While some would argue that unemployed or under-employed workers in one sector could retrain to work in another, that takes years to do; up to five years in some of the building trades. By then the infrastructure program is over, the projects are done, and the economy has more unemployed or under-employed workers than before. Yet another problem to deal with.

The other issue with infrastructure-based job creation is the lack of equality between the provinces. A bridge project in Ontario might be won by a Quebec-based company using Quebec-based employees, while there is a high rate of local trades who would get shut out. Meanwhile Ontario-based companies winning contracts in Quebec would have to employ Quebec-based workers because there is no agreement for free-and-fair movement of trade-based employees across provincial boundaries.

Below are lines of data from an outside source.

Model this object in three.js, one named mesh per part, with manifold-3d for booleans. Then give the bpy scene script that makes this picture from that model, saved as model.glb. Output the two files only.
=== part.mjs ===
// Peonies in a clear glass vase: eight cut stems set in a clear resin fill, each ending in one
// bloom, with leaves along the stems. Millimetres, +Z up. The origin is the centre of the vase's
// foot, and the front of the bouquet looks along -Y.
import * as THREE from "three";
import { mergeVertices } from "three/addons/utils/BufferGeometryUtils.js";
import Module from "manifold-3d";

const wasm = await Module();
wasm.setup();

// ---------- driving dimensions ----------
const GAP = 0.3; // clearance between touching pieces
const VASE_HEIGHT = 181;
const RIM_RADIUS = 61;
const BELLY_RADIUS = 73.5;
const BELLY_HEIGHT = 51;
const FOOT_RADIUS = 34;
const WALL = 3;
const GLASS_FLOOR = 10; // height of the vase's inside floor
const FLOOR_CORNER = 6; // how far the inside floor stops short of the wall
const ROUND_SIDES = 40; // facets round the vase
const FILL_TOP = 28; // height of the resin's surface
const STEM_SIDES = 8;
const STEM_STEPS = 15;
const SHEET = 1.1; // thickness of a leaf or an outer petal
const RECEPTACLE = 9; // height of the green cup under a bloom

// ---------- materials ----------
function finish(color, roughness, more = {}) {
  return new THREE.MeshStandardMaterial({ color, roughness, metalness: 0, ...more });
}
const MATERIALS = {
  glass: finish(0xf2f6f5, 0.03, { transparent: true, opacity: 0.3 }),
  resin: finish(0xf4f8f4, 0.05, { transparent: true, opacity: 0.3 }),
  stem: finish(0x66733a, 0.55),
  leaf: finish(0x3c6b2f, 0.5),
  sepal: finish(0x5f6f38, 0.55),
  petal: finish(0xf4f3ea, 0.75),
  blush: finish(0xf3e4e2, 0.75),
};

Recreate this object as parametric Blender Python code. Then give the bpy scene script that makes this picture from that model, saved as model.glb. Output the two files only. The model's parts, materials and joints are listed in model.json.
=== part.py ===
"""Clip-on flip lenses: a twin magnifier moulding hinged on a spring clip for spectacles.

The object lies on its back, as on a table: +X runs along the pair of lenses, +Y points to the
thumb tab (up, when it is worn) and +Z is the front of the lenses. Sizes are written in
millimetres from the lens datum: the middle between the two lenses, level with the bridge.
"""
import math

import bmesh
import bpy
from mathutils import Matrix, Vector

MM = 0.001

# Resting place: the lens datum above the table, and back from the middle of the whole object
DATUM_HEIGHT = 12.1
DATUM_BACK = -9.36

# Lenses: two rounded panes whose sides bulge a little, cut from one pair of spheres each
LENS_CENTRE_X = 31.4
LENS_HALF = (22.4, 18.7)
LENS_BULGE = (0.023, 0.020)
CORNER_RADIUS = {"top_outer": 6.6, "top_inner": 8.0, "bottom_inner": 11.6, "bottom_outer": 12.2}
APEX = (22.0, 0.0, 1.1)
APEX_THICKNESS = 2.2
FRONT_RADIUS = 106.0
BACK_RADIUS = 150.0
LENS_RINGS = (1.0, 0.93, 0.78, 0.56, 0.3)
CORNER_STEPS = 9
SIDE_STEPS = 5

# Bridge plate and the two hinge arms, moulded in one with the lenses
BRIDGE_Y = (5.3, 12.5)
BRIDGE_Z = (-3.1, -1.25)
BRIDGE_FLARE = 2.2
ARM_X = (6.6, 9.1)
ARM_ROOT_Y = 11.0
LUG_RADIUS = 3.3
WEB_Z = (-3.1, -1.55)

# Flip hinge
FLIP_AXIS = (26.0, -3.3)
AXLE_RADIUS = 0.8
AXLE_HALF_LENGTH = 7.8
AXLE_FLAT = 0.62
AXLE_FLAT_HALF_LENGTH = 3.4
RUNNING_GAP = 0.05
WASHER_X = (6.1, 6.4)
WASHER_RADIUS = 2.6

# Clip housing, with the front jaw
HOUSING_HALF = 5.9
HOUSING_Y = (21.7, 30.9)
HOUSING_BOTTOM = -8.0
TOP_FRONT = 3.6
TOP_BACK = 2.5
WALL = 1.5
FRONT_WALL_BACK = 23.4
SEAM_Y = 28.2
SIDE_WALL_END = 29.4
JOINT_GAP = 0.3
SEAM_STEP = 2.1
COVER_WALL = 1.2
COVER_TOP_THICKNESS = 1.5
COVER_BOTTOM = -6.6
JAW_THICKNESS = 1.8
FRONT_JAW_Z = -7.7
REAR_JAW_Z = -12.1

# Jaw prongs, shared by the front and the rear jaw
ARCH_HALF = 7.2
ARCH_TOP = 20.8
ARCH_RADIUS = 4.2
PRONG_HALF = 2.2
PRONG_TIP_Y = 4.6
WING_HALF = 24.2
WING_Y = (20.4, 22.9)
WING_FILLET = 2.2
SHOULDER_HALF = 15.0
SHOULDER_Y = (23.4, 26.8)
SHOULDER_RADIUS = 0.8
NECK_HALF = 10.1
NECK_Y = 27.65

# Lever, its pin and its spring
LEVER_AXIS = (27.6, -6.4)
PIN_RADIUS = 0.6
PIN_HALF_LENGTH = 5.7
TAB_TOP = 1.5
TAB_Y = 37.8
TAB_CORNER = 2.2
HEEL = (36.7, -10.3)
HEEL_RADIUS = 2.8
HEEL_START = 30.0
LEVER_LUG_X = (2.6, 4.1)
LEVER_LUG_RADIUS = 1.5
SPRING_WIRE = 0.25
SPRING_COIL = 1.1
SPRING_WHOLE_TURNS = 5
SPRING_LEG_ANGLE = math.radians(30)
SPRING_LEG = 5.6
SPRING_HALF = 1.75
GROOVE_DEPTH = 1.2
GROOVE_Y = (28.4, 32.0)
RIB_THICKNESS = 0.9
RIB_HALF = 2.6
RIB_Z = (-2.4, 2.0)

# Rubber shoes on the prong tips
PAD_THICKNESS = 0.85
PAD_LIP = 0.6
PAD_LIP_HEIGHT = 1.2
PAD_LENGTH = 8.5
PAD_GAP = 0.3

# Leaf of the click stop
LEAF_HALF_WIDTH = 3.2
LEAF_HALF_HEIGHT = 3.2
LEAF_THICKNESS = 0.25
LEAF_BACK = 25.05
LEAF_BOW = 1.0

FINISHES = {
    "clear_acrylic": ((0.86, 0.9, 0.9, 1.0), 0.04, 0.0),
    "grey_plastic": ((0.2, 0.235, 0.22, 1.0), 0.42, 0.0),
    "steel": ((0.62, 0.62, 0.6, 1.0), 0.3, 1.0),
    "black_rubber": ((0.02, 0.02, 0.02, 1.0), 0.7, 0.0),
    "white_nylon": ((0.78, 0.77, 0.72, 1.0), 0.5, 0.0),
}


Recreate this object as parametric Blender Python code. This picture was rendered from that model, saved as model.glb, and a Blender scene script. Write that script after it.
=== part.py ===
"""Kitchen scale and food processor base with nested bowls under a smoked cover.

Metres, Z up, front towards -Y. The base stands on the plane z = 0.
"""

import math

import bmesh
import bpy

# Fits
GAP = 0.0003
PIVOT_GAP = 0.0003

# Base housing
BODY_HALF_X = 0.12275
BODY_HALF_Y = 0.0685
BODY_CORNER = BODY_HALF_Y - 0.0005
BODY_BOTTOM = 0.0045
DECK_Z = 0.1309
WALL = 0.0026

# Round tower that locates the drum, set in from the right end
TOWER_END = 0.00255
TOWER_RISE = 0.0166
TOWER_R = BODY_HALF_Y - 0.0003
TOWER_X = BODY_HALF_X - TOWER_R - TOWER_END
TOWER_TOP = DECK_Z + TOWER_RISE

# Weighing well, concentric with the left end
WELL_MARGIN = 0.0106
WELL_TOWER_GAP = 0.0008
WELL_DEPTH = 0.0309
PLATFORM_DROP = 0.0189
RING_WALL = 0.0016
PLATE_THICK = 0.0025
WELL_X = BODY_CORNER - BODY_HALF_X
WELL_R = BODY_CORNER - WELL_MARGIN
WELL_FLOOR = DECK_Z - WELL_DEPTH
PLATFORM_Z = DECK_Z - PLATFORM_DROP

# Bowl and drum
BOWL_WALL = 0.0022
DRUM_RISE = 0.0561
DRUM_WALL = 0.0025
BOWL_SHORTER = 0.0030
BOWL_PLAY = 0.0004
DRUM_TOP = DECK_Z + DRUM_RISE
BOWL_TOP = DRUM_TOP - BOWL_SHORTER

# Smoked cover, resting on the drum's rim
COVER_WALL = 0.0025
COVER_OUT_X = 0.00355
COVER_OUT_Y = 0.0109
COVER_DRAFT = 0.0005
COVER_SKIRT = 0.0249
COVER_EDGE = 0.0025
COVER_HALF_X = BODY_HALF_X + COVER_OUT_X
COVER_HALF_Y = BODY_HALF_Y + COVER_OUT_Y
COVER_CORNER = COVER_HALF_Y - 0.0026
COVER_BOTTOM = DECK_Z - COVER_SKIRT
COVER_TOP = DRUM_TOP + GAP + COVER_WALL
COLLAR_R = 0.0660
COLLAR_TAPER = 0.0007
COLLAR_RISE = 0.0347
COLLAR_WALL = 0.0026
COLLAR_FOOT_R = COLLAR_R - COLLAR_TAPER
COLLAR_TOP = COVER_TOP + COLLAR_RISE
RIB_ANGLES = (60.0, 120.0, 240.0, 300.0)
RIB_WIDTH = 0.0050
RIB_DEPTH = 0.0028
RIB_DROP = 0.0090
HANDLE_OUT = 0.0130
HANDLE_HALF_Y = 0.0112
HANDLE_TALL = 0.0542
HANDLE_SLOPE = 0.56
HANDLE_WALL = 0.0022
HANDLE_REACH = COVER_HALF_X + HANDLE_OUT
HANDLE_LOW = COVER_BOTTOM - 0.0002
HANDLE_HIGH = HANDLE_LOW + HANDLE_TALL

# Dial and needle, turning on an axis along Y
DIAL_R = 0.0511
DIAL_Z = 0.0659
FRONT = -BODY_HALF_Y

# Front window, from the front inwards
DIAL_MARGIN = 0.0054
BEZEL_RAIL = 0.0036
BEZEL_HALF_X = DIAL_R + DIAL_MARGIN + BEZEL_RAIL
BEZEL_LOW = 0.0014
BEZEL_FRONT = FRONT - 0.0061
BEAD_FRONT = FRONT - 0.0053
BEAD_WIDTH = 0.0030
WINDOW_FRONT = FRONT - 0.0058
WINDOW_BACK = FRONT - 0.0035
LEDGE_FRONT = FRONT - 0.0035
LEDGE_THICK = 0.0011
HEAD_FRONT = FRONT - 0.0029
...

Ontario allows outside trades, Quebec does not. These imbalances exist in other provinces as well.

Meaningful job creation means creating full-time, long-term employment. Long-term employment leads to stability for the worker and their family, and the ability to plan purchases, make purchases and grow the economy in a sustainable way. Job creation must be fair and equitable to all sectors of the economy, not favouring one sector over another. The best way to do this, is with taxation rates that are competitive, free trade between the provinces, and government-based programs that do not play one sector against the other. Creating jobs using infrastructure spending is not a good way to create jobs.